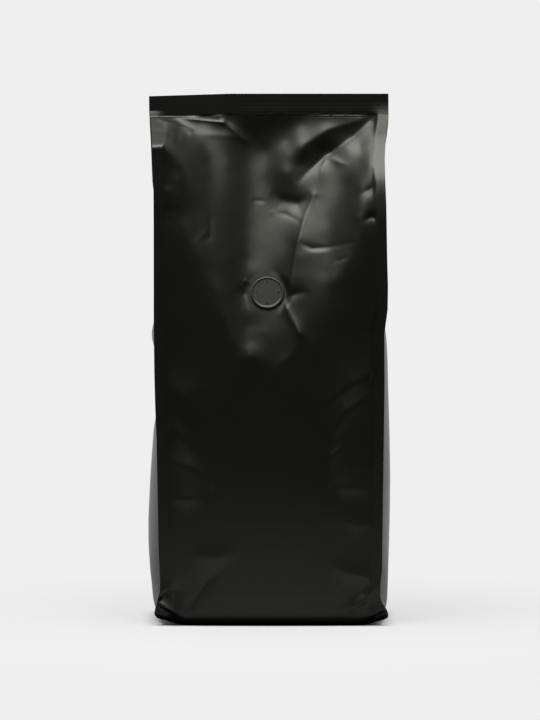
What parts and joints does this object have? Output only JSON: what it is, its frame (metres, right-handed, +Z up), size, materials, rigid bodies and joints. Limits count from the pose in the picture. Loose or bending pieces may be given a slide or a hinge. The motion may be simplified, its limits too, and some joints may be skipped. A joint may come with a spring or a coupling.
{
  "type": "coffee bag",
  "caption": "Shut, filled, side-gusseted film bag that stands on its flat base, with corner seals, a heat-sealed top band and a one-way valve on the front.",
  "frame": {"origin": "on the base, under the middle of the bag", "axes": "+Z up, from the base to the sealed top; the front panel with the valve faces -Y; +X is to the right seen from the front"},
  "size_m": [0.1436, 0.1027, 0.314],
  "materials": {
    "film": "satin black film with soft creases",
    "valve": "satin black moulded plastic"
  },
  "bodies": {
    "root": {"bag_body": "film", "degassing_valve": "valve"}
  },
  "joints": []
}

========================

- [DESCRIPTION OF THE TASK] Using the data above, return each line exactly as written.

- [THE RESULT]
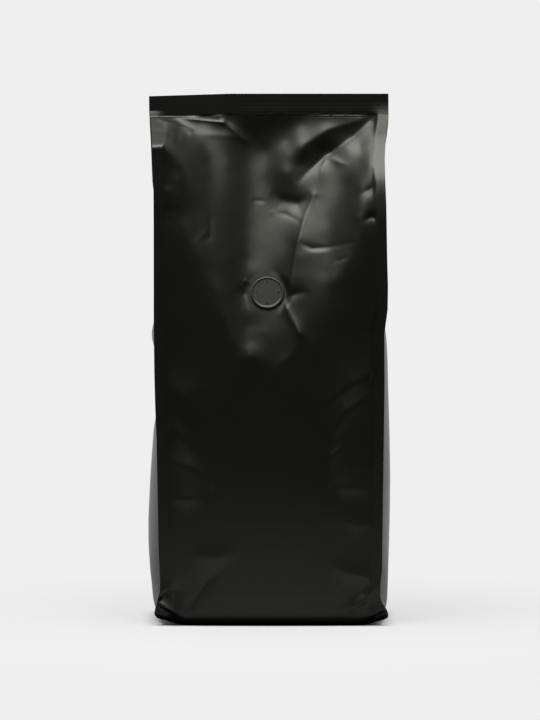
What parts and joints does this object have? Output only JSON: what it is, its frame (metres, right-handed, +Z up), size, materials, rigid bodies and joints. Limits count from the pose in the picture. Loose or bending pieces may be given a slide or a hinge. The motion may be simplified, its limits too, and some joints may be skipped. A joint may come with a spring or a coupling.
{
  "type": "coffee bag",
  "caption": "Shut, filled, side-gusseted film bag that stands on its flat base, with corner seals, a heat-sealed top band and a one-way valve on the front.",
  "frame": {"origin": "on the base, under the middle of the bag", "axes": "+Z up, from the base to the sealed top; the front panel with the valve faces -Y; +X is to the right seen from the front"},
  "size_m": [0.1436, 0.1027, 0.314],
  "materials": {
    "film": "satin black film with soft creases",
    "valve": "satin black moulded plastic"
  },
  "bodies": {
    "root": {"bag_body": "film", "degassing_valve": "valve"}
  },
  "joints": []
}